Her identity had been kept under wraps to enable her to sell her home to service the debt and extended when one of her children had a school exam.
The mother of two claimed to be remorseful for the year-long pattern of fraud as she positioned herself as the victim’s informal caregiver.
But Hedley, who pleaded guilty to two counts of using a document for a pecuniary advantage, would not disclose how she spent nearly $20,000 in ATM withdrawals.
She described the repeat thefts as “messy and opportunistic” but Judge Michael Turner rubbished that characterisation.
“This was premeditated and sustained offending for your own greed,” he said.
“You say there was no financial greed but there has been no explanation offered about how the money was spent.”
Hedley was assessed by Probation as being at low risk of reoffending.

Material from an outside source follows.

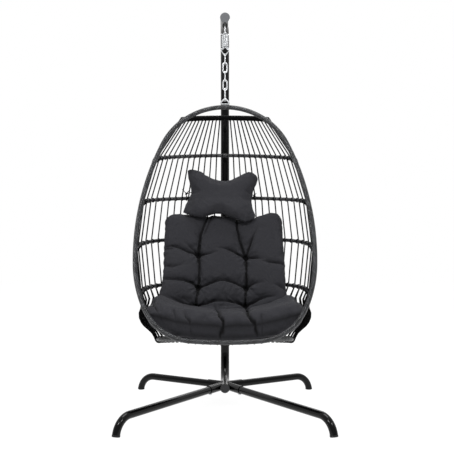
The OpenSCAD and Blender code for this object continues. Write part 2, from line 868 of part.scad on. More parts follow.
// Closed skin over a grid. Each place is [point on the middle surface, direction out of
// the face, filling on the face side, filling on the other side]; the grid's edge has none.
module pad(place) {
    nu = len(place) - 1;
    nv = len(place[0]) - 1;
    face = [for (row = place, q = row) q[0] + q[1] * q[2]];
    back = [for (i = [1 : nu - 1], j = [1 : nv - 1]) place[i][j][0] - place[i][j][1] * place[i][j][3]];
    f = function (i, j) i * (nv + 1) + j;
    b = function (i, j) i == 0 || i == nu || j == 0 || j == nv ? f(i, j) :
        (nu + 1) * (nv + 1) + (i - 1) * (nv - 1) + j - 1;
    cells = [for (i = [0 : nu - 1], j = [0 : nv - 1]) (i < nu / 2) == (j < nv / 2) ?
        [[[i, j], [i, j + 1], [i + 1, j + 1]], [[i, j], [i + 1, j + 1], [i + 1, j]]] :
        [[[i, j], [i, j + 1], [i + 1, j]], [[i, j + 1], [i + 1, j + 1], [i + 1, j]]]];
    polyhedron(concat(face, back),
        [for (c = cells, t = c) each [[for (q = t) f(q[0], q[1])],
            [for (k = [2 : -1 : 0]) b(t[k][0], t[k][1])]]]);
}

// The seat and back cushion runs back over the seat and up the back in one piece. Its
// middle surface starts at the front edge and follows this path in the YZ plane.
seat_front = rim_foot[1] + 17;
seat_mid = rim_foot[2] + 62.3;
seat_w = 2 * (rim_inside - seat_gap);
back_w = 2 * (rim_inside - back_gap);
fold_behind = 169;
seat_run = in_rim(0, SEAT[0])[1] + SEAT[2] * cos(SEAT[1]) - fold_behind - seat_front;
fold_r = 75;
fold_turn = 70.8;
back_run = rim_drop - HEAD[0] - 152.3;
cushion_path = [[seat_run], [fold_r, fold_turn], [back_run]];
cushion_run = run_of(cushion_path);
fold_mid = seat_run + step_len(cushion_path[1]) / 2;
fold_end = seat_run + step_len(cushion_path[1]);
column_x = 116;
tuft_low = 0.186;
tuft_high = 0.537;
tuft_rows = [fold_mid, fold_end + tuft_low * back_run, fold_end + tuft_high * back_run];
back_thin = 0.76;

// Half width of the cushion at a length along its path
function cushion_half(s) = let (seat = seat_w / 2, back = back_w / 2)
    lookup(s, [[0, seat - 14], [30, seat + 1], [70, seat + 13], [125, seat - 6], [seat_run, seat - 16],
        [fold_end, back + 8], [fold_end + 90, back + 4], [cushion_run, back]]);

// A place on the cushion: share u across its half, from -1 to 1, and length s along it
function cushion_place(x, s) =
    let (half = cushion_half(s), up = between(0, 1, (s - seat_run * 0.7) / (fold_end - seat_run * 0.7)))
    let (ahead = 24 * pow(between(0, 1, (abs(x) / half - 0.54) / 0.32), 2) * (1 - up))
    let (lobe = between(0, 1, (s - fold_mid) / (cushion_run - fold_mid)))
    let (grow = 26 * dent(abs(x) / half - 0.73, 0.24) - 14 * pow(abs(x) / half, 6))
    let (run = s + ahead * (1 - s / cushion_run) + pow(lobe, 3) * (grow - 18))
    let (e = along(cushion_path, run), h = e[2])
    let (out = [0, -sin(h), cos(h)], sag = x * x / 2 * between(1 / 1225, 1 / 600, up))
    let (full = cushion_t / 2 * between(1, back_thin, up))
    let (fill = full * crown(half - abs(x), 50) * crown(s, 58) * crown(cushion_run - s, 44))
    let (groove = 0.2 * dent(abs(x) - column_x, 15))
    let (tuft = max([for (r = tuft_rows)
        0.42 * dent(norm([abs(x) - column_x, s - r]), 24) + 0.12 * dent(s - r, 18)]))
    [[x, seat_front + e[0], seat_mid + e[1]] + out * sag, out,
        fill * (1 - groove - tuft), fill * (1 - 0.3 * groove)];

module cushion() {
    inner = [0, 45, 80, 102, column_x, 130];
    outer = [0.22, 0.46, 0.68, 0.84, 0.95, 1];
    rows = concat([for (d = [0, 0.026, 0.079, 0.158, 0.263, 0.44, 0.636, 0.833, 1]) d * seat_run],
        [fold_mid - 18, fold_mid, fold_mid + 18, fold_end + 6],
        [for (d = [0.062, 0.136, tuft_low, 0.236, 0.31, 0.403, 0.486, tuft_high, 0.589, 0.692,
            0.795, 0.878, 0.94, 0.981, 1]) fold_end + d * back_run]);
    places = function (side, k, s)
        let (x = k < len(inner) ? inner[k] : inner[5] + (cushion_half(s) - inner[5]) * outer[k - 6])
        cushion_place(side * x, s);
    color(CLOTH)
        pad([for (k = [-11 : 11]) [for (s = rows) places(sign(k), abs(k), s)]]);
}

// The head pillow leans on the cords under the head hoop. It is drawn in at its waist
// and along its middle, so that it has a lobe at each corner.
pillow_behind = 22.5;
pillow_mid = laced_at(LACED[2], 0.5)
    + [-12, -(hoop_d / 2 + cord_d + pillow_t / 2 + pillow_behind), 15];
pillow_tilt = 22;

function pillow_place(a, b) =
    let (w = pillow_w / 2 * (0.86 + 0.14 * b * b), h = pillow_h / 2 * (0.73 + 0.27 * a * a))
    let (cut = 1 - 0.05 * pow(a * b, 4), x = a * w * cut, z = b * h * cut)
    let (full = pillow_t / 2 * (0.86 + 0.14 * a * a))
    let (fill = full * crown((1 - abs(a)) * w, 60) * crown((1 - abs(b)) * h, 50))
    [pillow_mid + [x, z * sin(pillow_tilt), z * cos(pillow_tilt)],
        [0, -cos(pillow_tilt), sin(pillow_tilt)], fill, fill];

module head_pillow() {
    across = [0, 0.3, 0.55, 0.75, 0.89, 0.97, 1];
    up = [0, 0.35, 0.62, 0.82, 0.95, 1];
    color(CLOTH)
        pad([for (i = [-6 : 6]) [for (j = [-5 : 5])
            pillow_place(sign(i) * across[abs(i)], sign(j) * up[abs(j)])]]);
}

// A tie at each side of the pillow's waist, passed once round the head hoop between
// two cords
module pillow_ties() {
    tie_d = 4;
    tie_cord = 13;
    reach = hoop_d / 2 + tie_d / 2 + 0.6;
    color(CLOTH)
        for (side = [0, 1]) {
            t = (side == 0 ? tie_cord : cords - tie_cord) / cords;
            from = laced_at(LACED[2], t);
            behind = unit(cross([0, 0, -1], laced_at(LACED[2], t, 1) - from));
            x = pillow_mid[0] + (1 - 2 * side) * (pillow_w / 2 * 0.86 + tie_d / 2 + 1);
            knot = [x, pillow_mid[1], pillow_mid[2]];
            swept([knot + [0, 0, 3], from + [0, -6, 0] + [0, 0, reach + 2], from + [0, 0, reach],
                from + behind * reach * 0.8 + [0, 0, reach * 0.8], from + behind * reach * 1.1,
                from + behind * reach * 0.8 - [0, 0, reach * 0.8], from - [0, 0, reach],
                from + [0, -6, 0] - [0, 0, reach + 2], knot - [0, 0, 3]], tie_d, [1, 0, 0], 6);
        }
}

base_hub();
hub_cap();
post_collar();
upper_post();
arm_cap();
arm_eye();
leg_front_left();
leg_front_right();
leg_rear_left();
leg_rear_right();
foot_caps();
leg_bolts();
upper_hook();
upper_gate();
upper_drawbar();
spring_coil();
lower_drawbar();
link_a();
link_b();
link_c();
link_d();
lower_hook();
lower_gate();
hang_ring();
rim();
top_bar();
shoulder_hoop();
head_hoop();
waist_hoop();
seat_hoop();
bottom_bar();
side_cords();
floor_cords_set();
cushion();
head_pillow();
pillow_ties();
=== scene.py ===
import math
from collections import namedtuple

import bpy
import numpy as np
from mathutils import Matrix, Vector


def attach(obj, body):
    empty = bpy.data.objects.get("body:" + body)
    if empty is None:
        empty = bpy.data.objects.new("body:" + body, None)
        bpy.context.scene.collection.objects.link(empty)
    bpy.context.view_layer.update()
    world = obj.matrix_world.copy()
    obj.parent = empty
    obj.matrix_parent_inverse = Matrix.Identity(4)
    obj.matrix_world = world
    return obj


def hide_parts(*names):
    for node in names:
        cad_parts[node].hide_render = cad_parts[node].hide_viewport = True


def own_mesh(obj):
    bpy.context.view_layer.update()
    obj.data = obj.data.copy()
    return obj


bl_info = {
    "name": "Hanging Egg Chair",
    "version": (1, 0, 0),
    "blender": (4, 5, 0),
    "location": "3D View > Sidebar > Egg Chair",
    "description": "Wicker, lacing, cushions and finishes for a hanging egg chair",
    "category": "Object",
}

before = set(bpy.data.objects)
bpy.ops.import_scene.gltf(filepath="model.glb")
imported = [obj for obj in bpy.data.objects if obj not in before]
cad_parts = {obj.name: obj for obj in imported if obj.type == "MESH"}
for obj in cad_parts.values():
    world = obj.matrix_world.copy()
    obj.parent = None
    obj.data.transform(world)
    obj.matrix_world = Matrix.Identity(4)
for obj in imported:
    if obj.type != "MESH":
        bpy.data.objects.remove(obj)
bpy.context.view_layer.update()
MM = 0.001

# ---- the basket's lines, in millimetres, as the construction has them ----

LEAN = math.radians(15)
HANG_BACK = 20.0
RIM_TOP_Z = 1455.55
RIM_D = 22.0
# Radius and turn of each bend of the rim's half, from its top
RIM_STEPS = [(325.0, 65.5), (1275.0, 27.0), (550.0, 22.5), (242.0, 60.4)]
CORDS = 36
CORD_D = 5.0
FLOOR_CORDS = 11
# Gaps that the construction leaves between a cord and its bar, and under the rim
CORD_GAP, RIM_CORD_GAP = 0.15, 0.45
COIL = {"r": 14.0, "wire": 5.0, "turns": 7, "low": 1742.6, "high": 1802.6, "stroke": 16.0}
# A turn of cord sinks this far into its bar, so that no light shows between them
BITE = 0.8
ACROSS, UP = Vector((1, 0, 0)), Vector((0, 0, 1))


def step_length(step):
    return step[0] if len(step) == 1 else step[0] * math.radians(abs(step[1]))


def path_length(path):
    return sum(step_length(step) for step in path)


def along(path, s):
    """Point and heading at length s along a path of straight and bent steps."""
    x = y = heading = 0.0
    for i, step in enumerate(path):
        length = step_length(step)
        last = i == len(path) - 1 or s <= length
        run = s if last else length
        if len(step) == 1:
            dx, dy, turn = run, 0.0, 0.0
        else:
            turn = math.copysign(run / step[0], step[1])
            dx = step[0] * math.sin(abs(turn))
            dy = math.copysign(step[0] * (1 - math.cos(turn)), step[1])
        x, y = (x + dx * math.cos(heading) - dy * math.sin(heading),
                y + dx * math.sin(heading) + dy * math.cos(heading))
        heading += turn
        if last:
            return x, y, heading
        s -= length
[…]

The judge scoffed at that, pointing to a conviction in 2015 the defendant had received for stealing $40 from the bag of a 97-year-old while working as a carer.
“[It] indicates a propensity on your part to take advantage of elderly and vulnerable people,” he said.
The victim met Hedley in 2009 when she lived alone and had required home help after undergoing surgery.
After the defendant’s paid employment ceased she continued as an informal caregiver.
The victim managed her own finances until the middle of 2014 when she ended up in hospital following a fall.
After three months in respite care, she returned home.
Hedley took on tasks such as “grocery shopping, mail, paying invoices, tidying her bank statements and bills, and gardening”, court documents said.
By May 2016, she had total control of the victim’s finances.
While doing the woman’s shopping, the defendant would splash out on products for herself too.
Over seven months she racked up a bill of $3443 on groceries, household goods, clothing, skin-care products and furniture, which she organised to be delivered to her home.
Hedley even swiped her own loyalty card to collect points for the transactions, the court heard.
The bulk of the fraud though came from cash withdrawals.
By May 2017, she had stolen $19,600 through ATMs.
Even at a restorative-justice conference with the victim’s niece, Hedley would not answer questions about how the cash was spent.
Defence counsel Andrew Dawson said it was certainly not used to fund “an extravagant lifestyle”
The offending was eventually discovered when a power bill went unpaid and the victim’s family became involved.
Over 44 fraudulent transactions, Hedley got away with $23,044.
Crown prosecutor Catherine Ure said it had caused the elderly victim “significant personal distress”, who was saving money to support others.
Mr Dawson, while accepting his client was at fault, said she too had suffered.
She had effectively seen her life “burn to the ground” since being found out, he said.
Hedley’s marriage had ended, she had sold her home to repay the victim in full and was now unemployed.
A family spokesperson for the victim described the case as “tragic for everybody” and hoped the defendant turned her life around for the good of her family.